**The exercise**
Reproduce all of the records exactly.

**Source data**

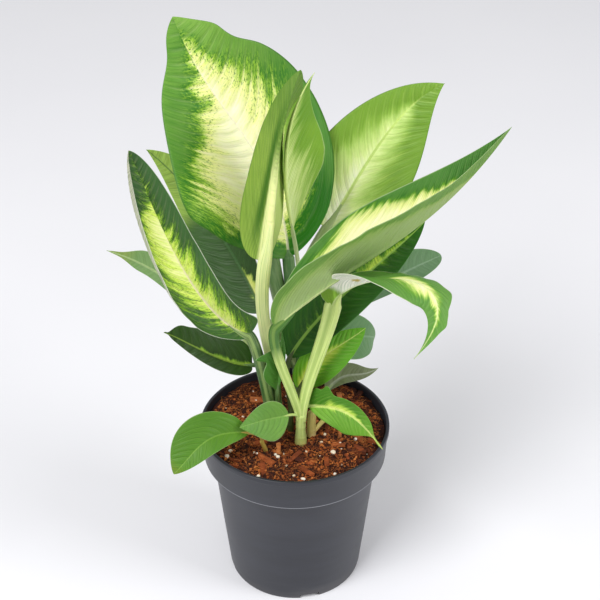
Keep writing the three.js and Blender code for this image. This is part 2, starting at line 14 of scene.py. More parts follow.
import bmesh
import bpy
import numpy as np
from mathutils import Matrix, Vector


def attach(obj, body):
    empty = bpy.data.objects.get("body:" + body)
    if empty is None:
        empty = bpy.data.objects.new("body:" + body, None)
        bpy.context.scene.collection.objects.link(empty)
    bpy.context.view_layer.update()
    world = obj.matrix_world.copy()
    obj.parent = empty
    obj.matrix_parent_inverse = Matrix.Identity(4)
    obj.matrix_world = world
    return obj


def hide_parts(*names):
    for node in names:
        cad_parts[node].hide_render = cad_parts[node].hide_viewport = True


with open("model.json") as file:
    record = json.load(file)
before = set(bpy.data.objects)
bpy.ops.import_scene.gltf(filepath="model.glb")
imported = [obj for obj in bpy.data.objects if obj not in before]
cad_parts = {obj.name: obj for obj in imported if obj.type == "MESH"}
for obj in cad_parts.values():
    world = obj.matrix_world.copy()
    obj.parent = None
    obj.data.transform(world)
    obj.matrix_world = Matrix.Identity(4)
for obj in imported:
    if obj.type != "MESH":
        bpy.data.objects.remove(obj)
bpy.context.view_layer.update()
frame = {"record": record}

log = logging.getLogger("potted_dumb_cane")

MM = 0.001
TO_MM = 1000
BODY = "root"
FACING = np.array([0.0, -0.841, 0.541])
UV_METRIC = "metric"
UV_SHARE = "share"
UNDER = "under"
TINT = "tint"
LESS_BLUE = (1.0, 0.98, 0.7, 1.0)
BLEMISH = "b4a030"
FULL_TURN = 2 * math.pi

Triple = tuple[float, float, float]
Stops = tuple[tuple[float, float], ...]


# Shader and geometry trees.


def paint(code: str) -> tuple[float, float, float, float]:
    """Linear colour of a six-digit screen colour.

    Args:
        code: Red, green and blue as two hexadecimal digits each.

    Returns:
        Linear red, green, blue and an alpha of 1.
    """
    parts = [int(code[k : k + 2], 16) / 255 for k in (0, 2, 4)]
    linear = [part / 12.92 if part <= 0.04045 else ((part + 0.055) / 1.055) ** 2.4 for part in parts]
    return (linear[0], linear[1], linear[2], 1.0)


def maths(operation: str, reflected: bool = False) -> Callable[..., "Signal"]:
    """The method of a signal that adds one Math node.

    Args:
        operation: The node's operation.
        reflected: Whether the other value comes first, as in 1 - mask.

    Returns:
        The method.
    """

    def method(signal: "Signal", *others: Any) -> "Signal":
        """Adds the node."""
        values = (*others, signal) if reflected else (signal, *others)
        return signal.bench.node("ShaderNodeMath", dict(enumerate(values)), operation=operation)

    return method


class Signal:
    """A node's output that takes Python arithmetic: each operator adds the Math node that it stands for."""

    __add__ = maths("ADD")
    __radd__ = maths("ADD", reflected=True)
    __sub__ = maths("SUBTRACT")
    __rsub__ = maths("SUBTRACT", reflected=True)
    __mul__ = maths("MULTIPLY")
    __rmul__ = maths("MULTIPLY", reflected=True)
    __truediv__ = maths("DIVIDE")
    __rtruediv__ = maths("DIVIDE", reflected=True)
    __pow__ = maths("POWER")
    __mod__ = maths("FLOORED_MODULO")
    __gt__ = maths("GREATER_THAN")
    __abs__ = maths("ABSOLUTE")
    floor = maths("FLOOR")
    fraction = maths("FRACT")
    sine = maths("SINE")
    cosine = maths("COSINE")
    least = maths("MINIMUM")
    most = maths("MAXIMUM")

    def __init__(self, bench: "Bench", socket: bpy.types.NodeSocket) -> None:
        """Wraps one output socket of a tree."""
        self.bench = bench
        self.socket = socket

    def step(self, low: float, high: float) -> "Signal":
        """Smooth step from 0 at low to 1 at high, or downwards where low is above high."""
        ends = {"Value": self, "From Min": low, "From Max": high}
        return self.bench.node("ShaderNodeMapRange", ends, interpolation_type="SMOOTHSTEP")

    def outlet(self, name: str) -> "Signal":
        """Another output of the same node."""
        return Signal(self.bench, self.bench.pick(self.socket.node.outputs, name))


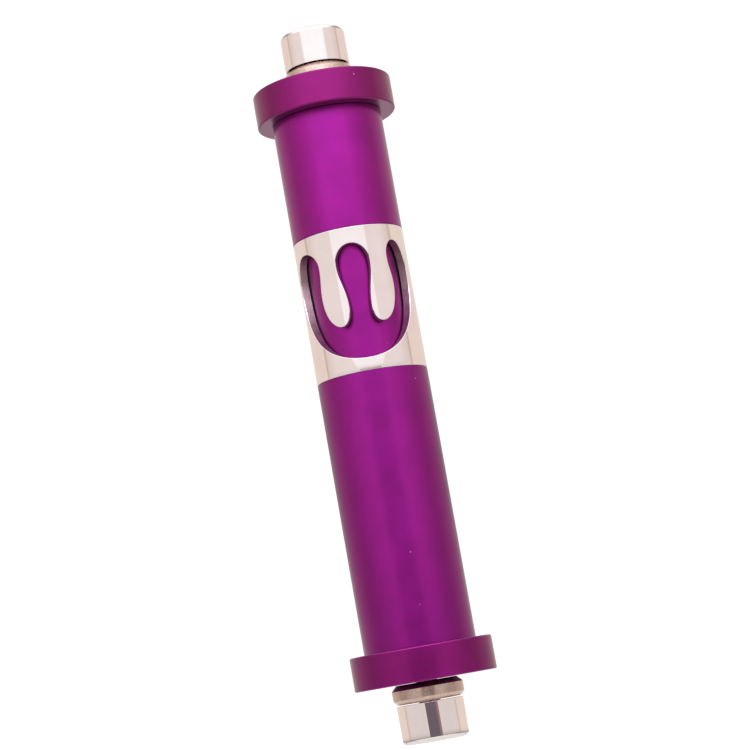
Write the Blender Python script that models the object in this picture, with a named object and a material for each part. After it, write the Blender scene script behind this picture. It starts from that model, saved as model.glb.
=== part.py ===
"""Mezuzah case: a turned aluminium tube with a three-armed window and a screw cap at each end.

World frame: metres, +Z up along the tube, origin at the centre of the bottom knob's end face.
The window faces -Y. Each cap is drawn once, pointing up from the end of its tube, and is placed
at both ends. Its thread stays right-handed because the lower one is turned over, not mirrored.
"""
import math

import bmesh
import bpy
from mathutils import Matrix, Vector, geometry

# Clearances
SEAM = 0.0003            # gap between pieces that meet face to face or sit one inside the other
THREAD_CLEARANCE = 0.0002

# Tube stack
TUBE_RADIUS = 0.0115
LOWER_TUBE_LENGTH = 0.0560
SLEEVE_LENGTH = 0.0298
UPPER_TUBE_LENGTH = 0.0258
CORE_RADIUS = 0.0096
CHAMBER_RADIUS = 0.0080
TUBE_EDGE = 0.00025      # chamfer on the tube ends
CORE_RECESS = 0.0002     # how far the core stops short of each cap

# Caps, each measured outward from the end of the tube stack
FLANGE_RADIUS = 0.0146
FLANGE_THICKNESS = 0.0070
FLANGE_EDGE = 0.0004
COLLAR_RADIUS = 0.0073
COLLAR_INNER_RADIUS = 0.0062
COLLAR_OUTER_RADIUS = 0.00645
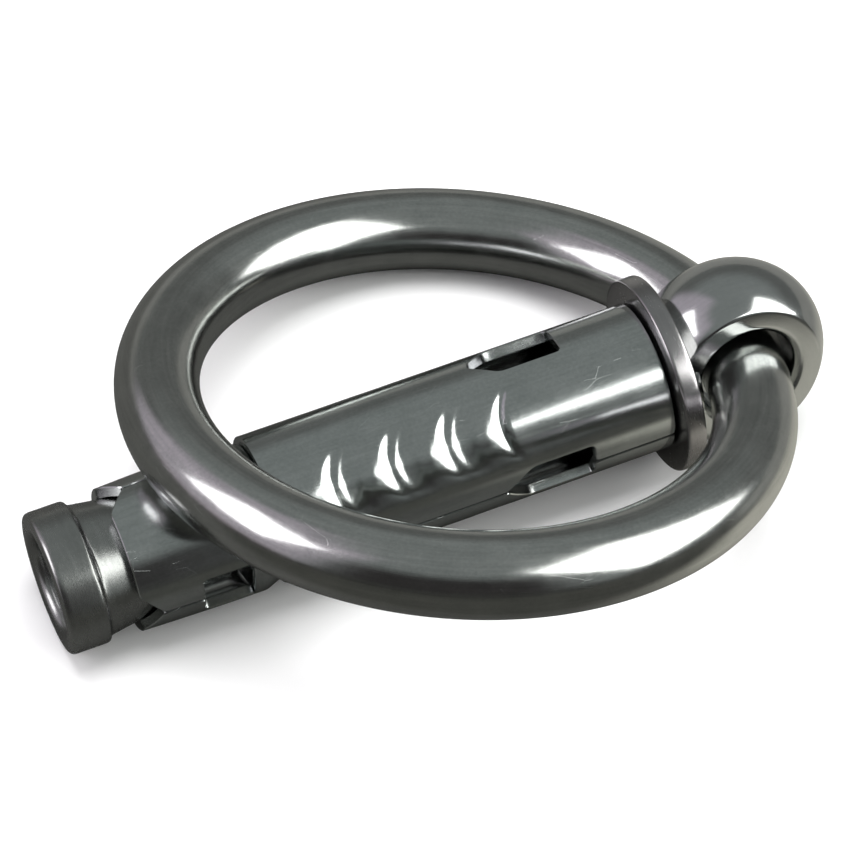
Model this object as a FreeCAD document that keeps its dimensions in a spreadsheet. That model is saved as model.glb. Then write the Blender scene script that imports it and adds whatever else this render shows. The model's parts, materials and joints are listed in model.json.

**Final answer**
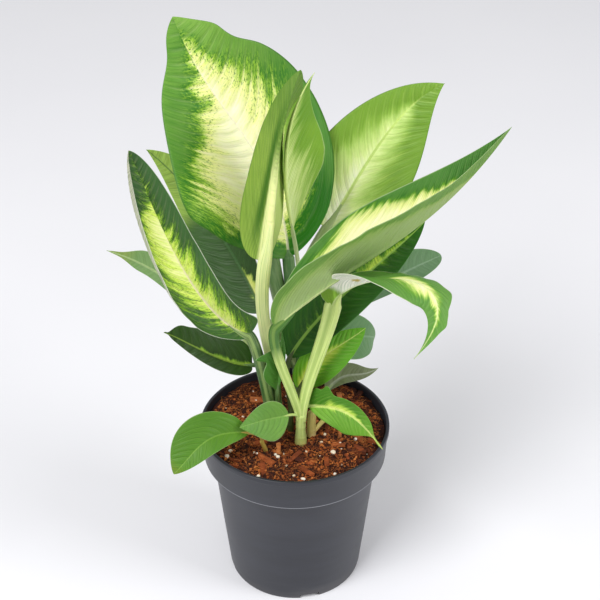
Keep writing the three.js and Blender code for this image. This is part 2, starting at line 14 of scene.py. More parts follow.
import bmesh
import bpy
import numpy as np
from mathutils import Matrix, Vector


def attach(obj, body):
    empty = bpy.data.objects.get("body:" + body)
    if empty is None:
        empty = bpy.data.objects.new("body:" + body, None)
        bpy.context.scene.collection.objects.link(empty)
    bpy.context.view_layer.update()
    world = obj.matrix_world.copy()
    obj.parent = empty
    obj.matrix_parent_inverse = Matrix.Identity(4)
    obj.matrix_world = world
    return obj


def hide_parts(*names):
    for node in names:
        cad_parts[node].hide_render = cad_parts[node].hide_viewport = True


with open("model.json") as file:
    record = json.load(file)
before = set(bpy.data.objects)
bpy.ops.import_scene.gltf(filepath="model.glb")
imported = [obj for obj in bpy.data.objects if obj not in before]
cad_parts = {obj.name: obj for obj in imported if obj.type == "MESH"}
for obj in cad_parts.values():
    world = obj.matrix_world.copy()
    obj.parent = None
    obj.data.transform(world)
    obj.matrix_world = Matrix.Identity(4)
for obj in imported:
    if obj.type != "MESH":
        bpy.data.objects.remove(obj)
bpy.context.view_layer.update()
frame = {"record": record}

log = logging.getLogger("potted_dumb_cane")

MM = 0.001
TO_MM = 1000
BODY = "root"
FACING = np.array([0.0, -0.841, 0.541])
UV_METRIC = "metric"
UV_SHARE = "share"
UNDER = "under"
TINT = "tint"
LESS_BLUE = (1.0, 0.98, 0.7, 1.0)
BLEMISH = "b4a030"
FULL_TURN = 2 * math.pi

Triple = tuple[float, float, float]
Stops = tuple[tuple[float, float], ...]


# Shader and geometry trees.


def paint(code: str) -> tuple[float, float, float, float]:
    """Linear colour of a six-digit screen colour.

    Args:
        code: Red, green and blue as two hexadecimal digits each.

    Returns:
        Linear red, green, blue and an alpha of 1.
    """
    parts = [int(code[k : k + 2], 16) / 255 for k in (0, 2, 4)]
    linear = [part / 12.92 if part <= 0.04045 else ((part + 0.055) / 1.055) ** 2.4 for part in parts]
    return (linear[0], linear[1], linear[2], 1.0)


def maths(operation: str, reflected: bool = False) -> Callable[..., "Signal"]:
    """The method of a signal that adds one Math node.

    Args:
        operation: The node's operation.
        reflected: Whether the other value comes first, as in 1 - mask.

    Returns:
        The method.
    """

    def method(signal: "Signal", *others: Any) -> "Signal":
        """Adds the node."""
        values = (*others, signal) if reflected else (signal, *others)
        return signal.bench.node("ShaderNodeMath", dict(enumerate(values)), operation=operation)

    return method


class Signal:
    """A node's output that takes Python arithmetic: each operator adds the Math node that it stands for."""

    __add__ = maths("ADD")
    __radd__ = maths("ADD", reflected=True)
    __sub__ = maths("SUBTRACT")
    __rsub__ = maths("SUBTRACT", reflected=True)
    __mul__ = maths("MULTIPLY")
    __rmul__ = maths("MULTIPLY", reflected=True)
    __truediv__ = maths("DIVIDE")
    __rtruediv__ = maths("DIVIDE", reflected=True)
    __pow__ = maths("POWER")
    __mod__ = maths("FLOORED_MODULO")
    __gt__ = maths("GREATER_THAN")
    __abs__ = maths("ABSOLUTE")
    floor = maths("FLOOR")
    fraction = maths("FRACT")
    sine = maths("SINE")
    cosine = maths("COSINE")
    least = maths("MINIMUM")
    most = maths("MAXIMUM")

    def __init__(self, bench: "Bench", socket: bpy.types.NodeSocket) -> None:
        """Wraps one output socket of a tree."""
        self.bench = bench
        self.socket = socket

    def step(self, low: float, high: float) -> "Signal":
        """Smooth step from 0 at low to 1 at high, or downwards where low is above high."""
        ends = {"Value": self, "From Min": low, "From Max": high}
        return self.bench.node("ShaderNodeMapRange", ends, interpolation_type="SMOOTHSTEP")

    def outlet(self, name: str) -> "Signal":
        """Another output of the same node."""
        return Signal(self.bench, self.bench.pick(self.socket.node.outputs, name))


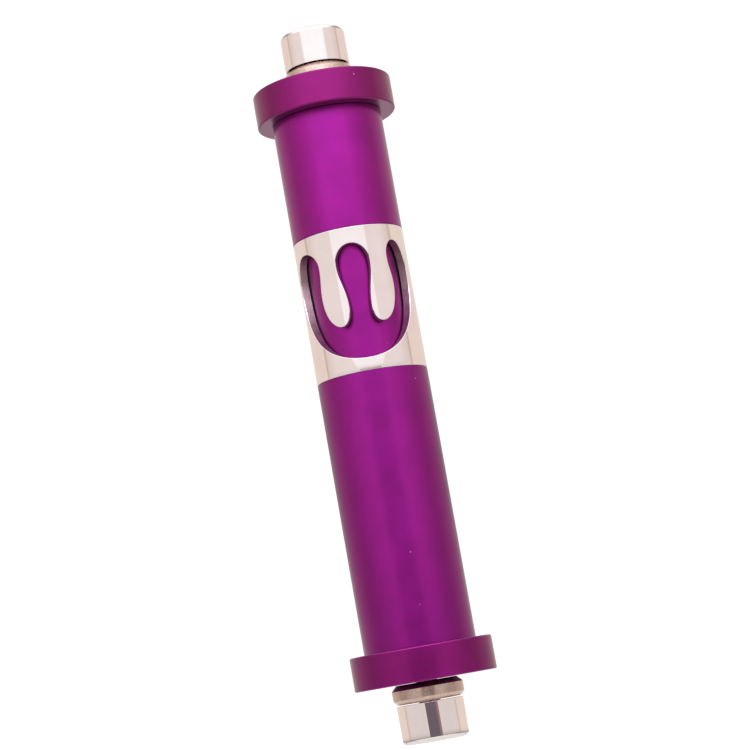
Write the Blender Python script that models the object in this picture, with a named object and a material for each part. After it, write the Blender scene script behind this picture. It starts from that model, saved as model.glb.
=== part.py ===
"""Mezuzah case: a turned aluminium tube with a three-armed window and a screw cap at each end.

World frame: metres, +Z up along the tube, origin at the centre of the bottom knob's end face.
The window faces -Y. Each cap is drawn once, pointing up from the end of its tube, and is placed
at both ends. Its thread stays right-handed because the lower one is turned over, not mirrored.
"""
import math

import bmesh
import bpy
from mathutils import Matrix, Vector, geometry

# Clearances
SEAM = 0.0003            # gap between pieces that meet face to face or sit one inside the other
THREAD_CLEARANCE = 0.0002

# Tube stack
TUBE_RADIUS = 0.0115
LOWER_TUBE_LENGTH = 0.0560
SLEEVE_LENGTH = 0.0298
UPPER_TUBE_LENGTH = 0.0258
CORE_RADIUS = 0.0096
CHAMBER_RADIUS = 0.0080
TUBE_EDGE = 0.00025      # chamfer on the tube ends
CORE_RECESS = 0.0002     # how far the core stops short of each cap

# Caps, each measured outward from the end of the tube stack
FLANGE_RADIUS = 0.0146
FLANGE_THICKNESS = 0.0070
FLANGE_EDGE = 0.0004
COLLAR_RADIUS = 0.0073
COLLAR_INNER_RADIUS = 0.0062
COLLAR_OUTER_RADIUS = 0.00645
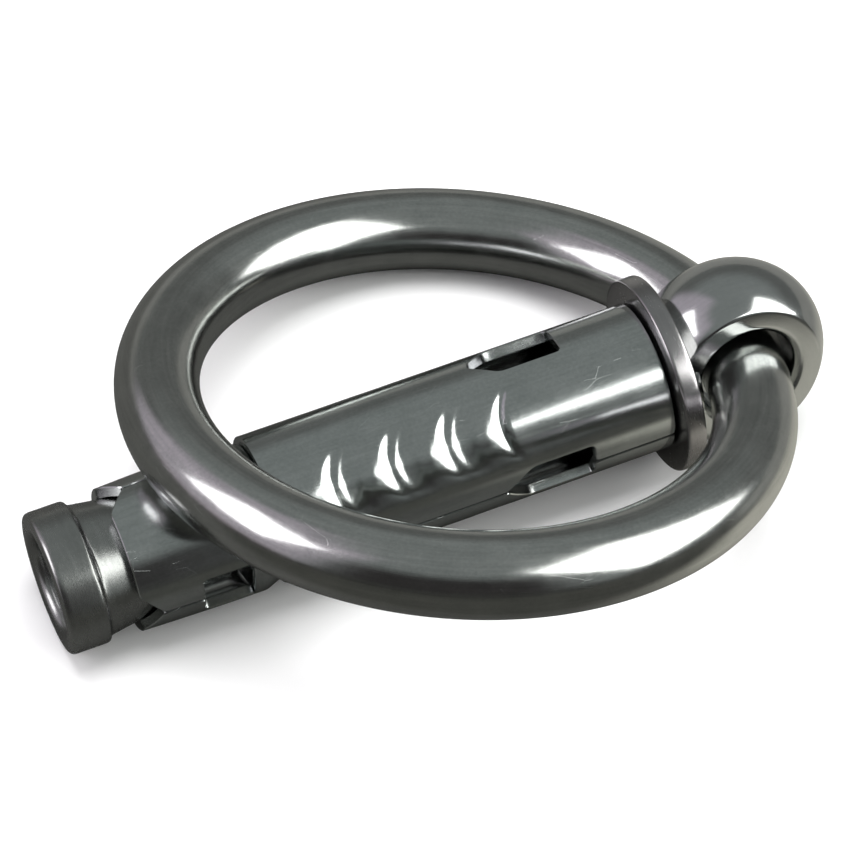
Model this object as a FreeCAD document that keeps its dimensions in a spreadsheet. That model is saved as model.glb. Then write the Blender scene script that imports it and adds whatever else this render shows. The model's parts, materials and joints are listed in model.json.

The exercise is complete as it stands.